Luego de esta introducción, comienza a hablar de su vida. Sumner nació el 4 de enero de 1956, o sea que es sesentañero (Ian Curtis también es del mismo año, pero del 15 de julio) y creció en un barrio obrero. Su madre, Laura Sumner, padecía parálisis cerebral y no conoció a su padre. Bernard fue criado por sus abuelos maternos; acaso de su abuelo John, “un hombre bastante culto e interesante”, haya heredado el temperamento artístico. En la escuela primaria, cuenta, “aprendí a leer y me aficioné a todo lo que era actividad artística”. Pero si ya de suyo el pertenecer a una familia pobre hacía que el futuro no se presentara halagüeño, además tuvo que soportar las groserías de un maestro clasista. El señor Strapps, su maestro de modelar arcilla, era un ser “absolutamente terrible”. “Ya solo su nombre”, nótese la cultura literaria de Sumner, “suena como si lo hubieran sacado de una novela de Dickens, y en efecto, podría haber salido perfectamente de las páginas de Tiempos difíciles”. Pues bien, el señor Strapps, le dijo brutalmente un día que leía un libro de poesía: “Escucha, muchacho, teniendo en cuenta de dónde procedes, vas a terminar trabajando en una fábrica, así que no tiene ningún sentido que leas cosas como ésa”. Para decepción del profesor, triunfó la clase obrera.
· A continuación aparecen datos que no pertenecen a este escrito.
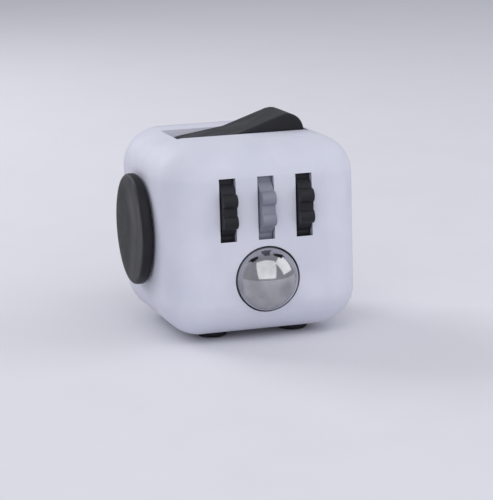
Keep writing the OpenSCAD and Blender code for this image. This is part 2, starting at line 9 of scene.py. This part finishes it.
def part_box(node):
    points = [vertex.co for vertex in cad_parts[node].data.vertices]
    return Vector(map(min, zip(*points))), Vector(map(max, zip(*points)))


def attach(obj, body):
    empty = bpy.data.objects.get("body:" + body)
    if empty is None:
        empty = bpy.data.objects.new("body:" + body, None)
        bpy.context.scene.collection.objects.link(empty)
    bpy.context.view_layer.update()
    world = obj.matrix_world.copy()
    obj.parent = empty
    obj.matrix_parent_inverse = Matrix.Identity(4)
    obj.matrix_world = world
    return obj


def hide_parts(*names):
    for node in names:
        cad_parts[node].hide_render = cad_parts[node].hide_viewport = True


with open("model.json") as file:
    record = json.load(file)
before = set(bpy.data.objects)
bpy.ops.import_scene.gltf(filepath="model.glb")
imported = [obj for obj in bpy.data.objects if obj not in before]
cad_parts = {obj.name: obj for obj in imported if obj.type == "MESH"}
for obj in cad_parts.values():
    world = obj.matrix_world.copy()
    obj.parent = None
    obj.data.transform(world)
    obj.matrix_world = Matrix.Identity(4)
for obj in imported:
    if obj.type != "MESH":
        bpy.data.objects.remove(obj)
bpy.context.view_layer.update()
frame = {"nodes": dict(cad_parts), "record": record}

MM = 0.001
NODES = frame["nodes"]

# ---------------------------------------------------------------- places taken from the frame
shell_low, shell_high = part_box("main_shell")
cover_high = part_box("rear_cover")[1]
cube_low = shell_low
cube_high = Vector((shell_high.x, cover_high.y, shell_high.z))
cube_centre = (cube_low + cube_high) / 2
ball_low, ball_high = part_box("roller_ball")
ball_centre = (ball_low + ball_high) / 2
ball_radius = (ball_high.z - ball_low.z) / 2

# The shell ends where the rounding of the cube's back edges starts, so the rest is their radius.
cube_edge_radius = cover_high.y - shell_high.y

# ---------------------------------------------------------------- finish of the edges
# Rounding in millimetres: of the shell's openings, of the pieces that are touched, and of the rest.
OPENING_EDGE = 0.13
TOUCHED_EDGES = {
    "left_gear": 0.1,
    "middle_gear": 0.1,
    "right_gear": 0.1,
    "rocker": 0.3,
}
FINE_EDGE = 0.06

# Corners closer than this many millimetres are one corner.
SAME_CORNER = 0.0005

# Angles between neighbouring faces, in degrees: one flat face, a corner to pick, an edge to round.
FLAT_ANGLE = 0.4
CORNER_ANGLE = 30
ROUNDED_ANGLE = 32

# ---------------------------------------------------------------- studio, in millimetres and degrees
FLOOR_HALF = 3000
FLOOR_DROP = 0.02
WORLD_STRENGTH = 0.55

CAMERA_DISTANCE = 360
CAMERA_AIM_UP = 0.7
CAMERA_STANDS_AT = (-16.81, 10.64)
CAMERA_LOOKS_FROM = (-17.05, 11.48)
CAMERA_LEAN = -1.58
CAMERA_VIEW_HEIGHT = 13.3
CAMERA_SENSOR = 36
CAMERA_NEAR = 10
CAMERA_FAR = 20000


# ---------------------------------------------------------------- materials
def srgb(red, green, blue):
    """A colour given as screen values from 0 to 255, as the linear colour that Blender wants."""
    def linear(value):
        value /= 255
        return value / 12.92 if value <= 0.04045 else ((value + 0.055) / 1.055) ** 2.4
    return (linear(red), linear(green), linear(blue), 1)


class Surface:
    """A node material with a Principled shader, and short ways to add what varies over it."""

    def __init__(self, name, roughness, metallic=0.0):
        self.material = bpy.data.materials.new(name)
        self.material.use_nodes = True
        self.tree = self.material.node_tree
        self.shader = self.tree.nodes["Principled BSDF"]
        self.shader.inputs["Roughness"].default_value = roughness
        self.shader.inputs["Metallic"].default_value = metallic
        self.place = self.tree.nodes.new("ShaderNodeTexCoord").outputs["Object"]
        self.normal = None

    def link(self, source, target):
        self.tree.links.new(source, target)

    def noise(self, size, detail=2.0, stretch=(1, 1, 1)):
        """Noise whose blobs are about size millimetres across, from 0 to 1."""
        place = self.place
        if stretch != (1, 1, 1):
            mapping = self.tree.nodes.new("ShaderNodeMapping")
            mapping.inputs["Scale"].default_value = stretch
            self.link(self.place, mapping.inputs["Vector"])
            place = mapping.outputs["Vector"]
        noise = self.tree.nodes.new("ShaderNodeTexNoise")
        noise.inputs["Scale"].default_value = 1 / (size * MM)
        noise.inputs["Detail"].default_value = detail
        self.link(place, noise.inputs["Vector"])
        return noise.outputs["Fac"]

    def spread(self, source, low, high, to_low=0.0, to_high=1.0):
        """Maps source from low..high to to_low..to_high."""
        node = self.tree.nodes.new("ShaderNodeMapRange")
        node.interpolation_type = "SMOOTHSTEP"
        ends = {"From Min": low, "From Max": high, "To Min": to_low, "To Max": to_high}
        for socket, value in ends.items():
            node.inputs[socket].default_value = value
        self.link(source, node.inputs["Value"])
        return node.outputs["Result"]

    def mix_colour(self, share, first, second):
        """A mix of two colours, each a colour or another node's output."""
        node = self.tree.nodes.new("ShaderNodeMix")
        node.data_type = "RGBA"
        self.link(share, node.inputs[0])
        for socket, colour in ((node.inputs[6], first), (node.inputs[7], second)):
            if isinstance(colour, tuple):
                socket.default_value = colour
            else:
                self.link(colour, socket)
        return node.outputs[2]

    def colour(self, source):
        self.link(source, self.shader.inputs["Base Color"])

    def roughness(self, source):
        self.link(source, self.shader.inputs["Roughness"])

    def bump(self, source, depth):
        """Raises the surface by depth millimetres where source is 1. Bumps add up."""
        node = self.tree.nodes.new("ShaderNodeBump")
        node.inputs["Strength"].default_value = 1
        node.inputs["Distance"].default_value = depth * MM
        self.link(source, node.inputs["Height"])
        if self.normal is not None:
            self.link(self.normal, node.inputs["Normal"])
        self.normal = node.outputs["Normal"]
        self.link(self.normal, self.shader.inputs["Normal"])


def moulded_plastic(name, colour, shade, roughness=0.5, grain=0.006, gloss=0.5):
    """Matte moulded plastic: spark-eroded grain, faint clouding in the colour, and handling marks."""
    surface = Surface(name, roughness)
    surface.shader.inputs["Specular IOR Level"].default_value = gloss
    clouds = surface.noise(7, 3)
    flecks = surface.noise(0.35, 2)
    tone = surface.mix_colour(surface.spread(clouds, 0.3, 0.75), colour, shade)
    surface.colour(surface.mix_colour(surface.spread(flecks, 0.55, 0.8, 0, 0.35), tone, shade))
    smudges = surface.noise(4, 4, (1, 1, 0.6))
    surface.roughness(surface.spread(smudges, 0.3, 0.7, roughness - 0.06, roughness + 0.08))
    surface.bump(surface.noise(0.28, 3), grain)
    surface.bump(surface.noise(9, 1), grain * 2)
    return surface.material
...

Inevitablemente, Bernard estaba obligado a escribir sobre Ian Curtis. En este caso, podemos estar de acuerdo o no, pero vale la pena la reflexión que efectúa para explicarse su suicidio. Afirma que a los 20 años estamos maduros físicamente, pero “nuestras emociones se quedan rezagadas”. A esa edad, continúa, “todavía no estás equipado para tratar con toda la mierda que la vida te lanza. Pienso que si consigues hacerlo a esa edad, entonces ya puedes hacerle frente a todo. Tristemente, Ian resultó ser una de esas personas que no lo consiguieron”.
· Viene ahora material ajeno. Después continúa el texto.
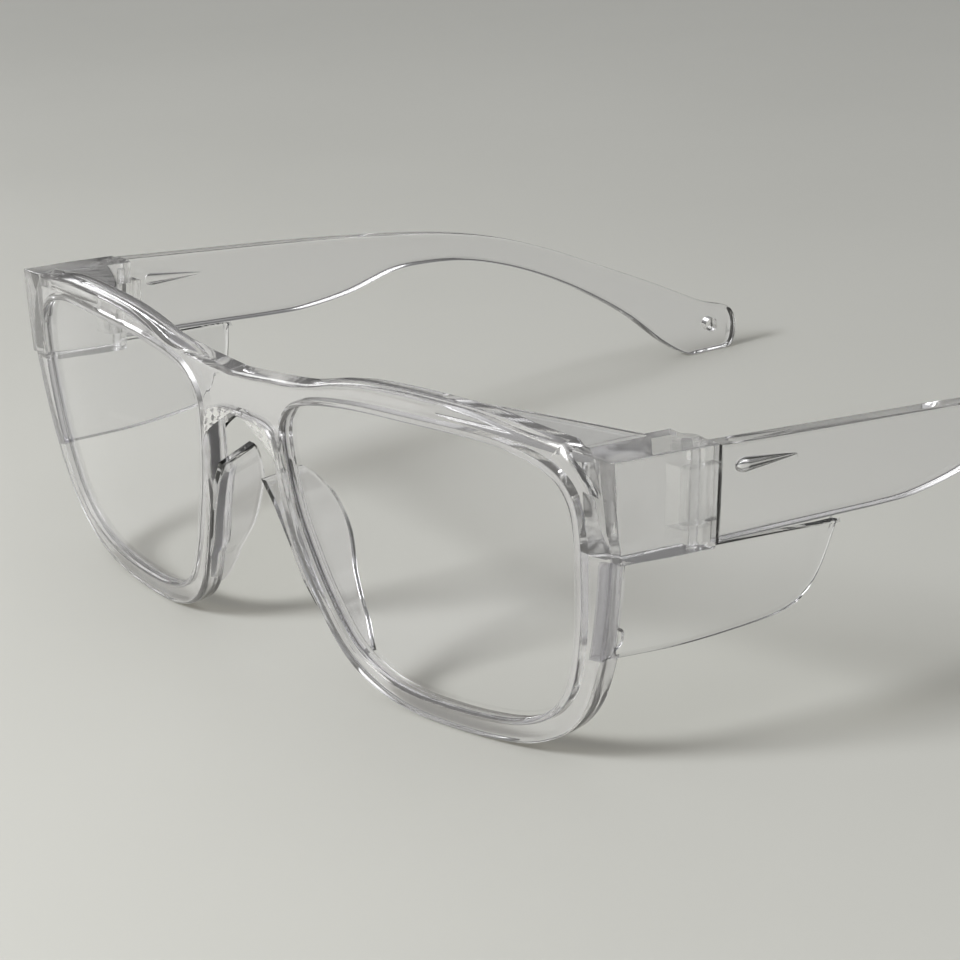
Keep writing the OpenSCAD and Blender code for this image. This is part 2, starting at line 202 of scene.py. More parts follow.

Finalicemos con lo que escribe sobre la música de Philip Glass, que rompe con el estereotipo del salvaje con raíces punketas. En estos renglones aparece alguien que ha sabido educar sus sentidos. Teniendo como motivo el océano y la formación de las olas escribe: “El movimiento de las olas es repetitivo, pero siempre diferente, cada una genera su propia forma con su energía y su armonía particulares, y la música de Philip funciona exactamente de la misma manera”.